I am talking about logic bugs. Something wrong with the algorithm or the true logic of the program. Adding inconsistent features is another example.

Sleep those kind of bugs. Take good note of them, and wait a day or two in fixing. Probably you will find a neat way to deal with the issue without changing those hundreds of lines. Maybe not, but even in this case the solution is worth of the wait.

In my case the bug was black point detection. lcms2 is now an unbounded CMM that operates on floats. So the black point detection code was using floating point to do the calculations. Yep, it seems a nice feature: far more precision, etc.
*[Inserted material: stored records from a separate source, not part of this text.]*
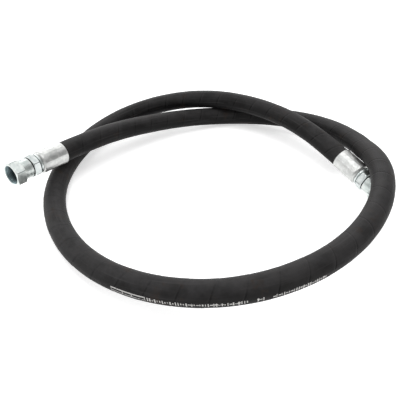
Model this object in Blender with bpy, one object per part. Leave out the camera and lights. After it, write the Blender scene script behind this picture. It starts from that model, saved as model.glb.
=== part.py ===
# Hydraulic hose assembly: a two metre length of spiral-wire hose, laid in an
# over-and-under loop, with a crimped swivel-female fitting on each end.
# Metres, +Z up.  The loop lies on the plane z = 0 and the origin is the middle
# of the assembly's own box, on that plane.
import math

import bmesh
import bpy
import numpy as np
from mathutils import Matrix, Vector

MM = 0.001

# ---- hose laminate: outer and bore radius of each layer --------------------
HOSE_LAYERS = [
    ("cover", 15.35 * MM, 13.95 * MM, "rubber"),
    ("wire_ply_4", 13.65 * MM, 13.20 * MM, "wire"),
    ("wire_ply_3", 12.90 * MM, 12.45 * MM, "wire"),
    ("wire_ply_2", 12.15 * MM, 11.70 * MM, "wire"),
    ("wire_ply_1", 11.40 * MM, 10.95 * MM, "wire"),
    ("inner_tube", 10.65 * MM, 9.50 * MM, "liner"),
]
HOSE_BEVEL = 3                 # bevel resolution, ten sides
HOSE_TILT = math.radians(18.0)  # puts a corner of the ten at the very bottom
STEP_OPEN = 58 * MM            # station spacing on the open part of the loop
STEP_CLOSE = 29 * MM           # spacing where the hose lies over the right fitting
CLOSE_FROM = 0.44              # arc length where the close spacing starts
CLOSE_TO = 0.73                # and where it ends
HOSE_IN_FERRULE = 39.5 * MM    # cut end of the hose, inside the ferrule
COVER_IN_FERRULE = 8.2 * MM    # the cover is skived off beyond this depth

# ---- where the hose lies: from the left ferrule to the right ferrule --------
ROUTE_MM = [
    (-228, 37.6, 49.15), (-171, 100, 44), (-112, 155, 32), (-40, 197, 22),
    (32, 215, 17), (119, 200, 22), (191, 148, 33), (224, 73, 46.5),
    (232, 2, 57.5), (207, -89, 59.5), (157, -155, 54), (87, -203, 50),
    (11, -223, 44), (-73, -211, 34), (-145, -170, 24), (-200, -106, 17),
    (-230, -30, 16), (-231, 56, 17), (-203, 131, 23), (-147, 192, 32),
    (-67, 223, 42), (12, 218, 48), (89, 180, 49), (147, 122, 46),
    (195.8, 53, 33.2),
]
LEFT_AIM = (-0.596, -0.799, 0.084)     # axis of the left fitting, hose to mouth
RIGHT_AIM = (0.518, -0.830, -0.170)    # axis of the right fitting, hose to mouth
FRAME_SHIFT = (18.34 * MM, -0.45 * MM, -0.64 * MM)   # origin to the box's bottom middle

# ---- fitting: distances run along its axis from the hose/ferrule junction ---
FERRULE_START = 3.5 * MM
FERRULE_RADIUS = 16.6 * MM
FERRULE_BELL = 8.6 * MM        # depth of the bell mouth that takes the cover
FERRULE_LIP_START = 42.4 * MM
FERRULE_END = 45.6 * MM
STEM_TAIL = 4.0 * MM
STEM_TAIL_RADIUS = 8.55 * MM
STEM_BORE = 7.0 * MM
NECK_START = 46.0 * MM
NECK_END = 48.6 * MM
NECK_RADIUS = 14.6 * MM
BODY_HEX_START = 50.2 * MM
BODY_HEX_END = 60.3 * MM
BODY_HEX_FLATS = 30.0 * MM
NUT_START = 61.3 * MM
NUT_COLLAR_RADIUS = 14.3 * MM
NUT_HEX_START = 74.8 * MM
NUT_FACE = 89.3 * MM
NUT_FLATS = 32.0 * MM
NUT_THREAD_RADIUS = 12.8 * MM
SHANK_RADIUS = 10.4 * MM
SHANK_HOLE = 10.95 * MM
HEAD_RADIUS = 12.25 * MM
HEAD_FACE = 74.0 * MM
SEAT_MOUTH = 11.7 * MM         # wide end of the 37 degree seat
WIRE_POSITION = 64.6 * MM
WIRE_RING_RADIUS = 10.75 * MM
WIRE_RADIUS = 0.85 * MM
GROOVE_HALF = 1.25 * MM        # half the width of the retaining wire's groove
CHAMFER_RISE = math.tan(math.radians(60.0))   # hex corners are turned at 30 degrees
SEGMENTS = 24
SHARP_ANGLE = math.radians(30.0)

# turn of each hexagon about its axis: a corner's angle from straight up
LEFT_BODY_TURN = math.radians(6.3)
LEFT_NUT_TURN = math.radians(-2.7)
RIGHT_BODY_TURN = math.radians(30.0)
RIGHT_NUT_TURN = math.radians(30.0)


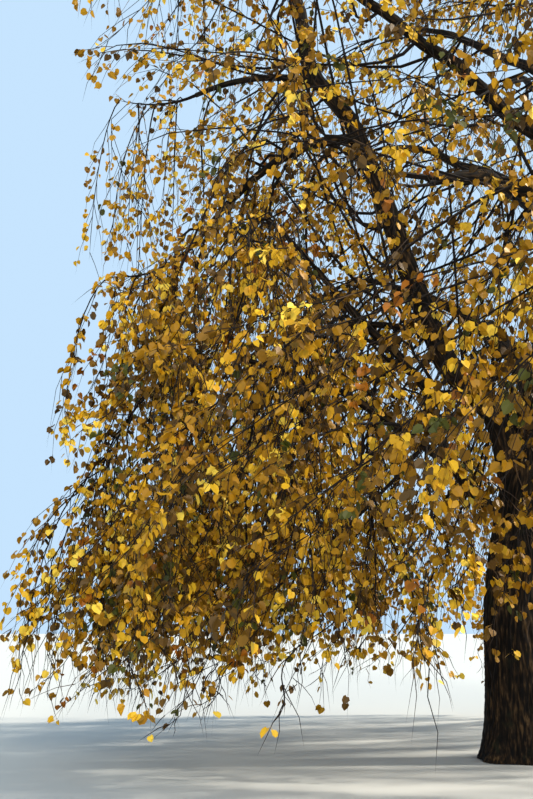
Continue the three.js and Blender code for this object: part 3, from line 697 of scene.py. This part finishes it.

On the other hand, inks on floating point are represented as %, so the effective range is 0..100%, that is how Photoshop and others do work and I thought it makes sense to keep the feature in lcms2 as well.

Put both features together and you have a nice logic bug: extra code is needed on BP detection to deal with different ranges.

If you happen to be a professional programmer, you surely realize that my advice of postpone bug fixing goes against the schedule, the program manager and the planner. Sure, but that's lcms2, my pet project which has unlimited resources on time. Would be a dream for a commercial project, but this project is not commercial and therefore is not subjected to schedule tyranny.

By the way, a new drop of lcms2 is in the way and will be available in a day or two.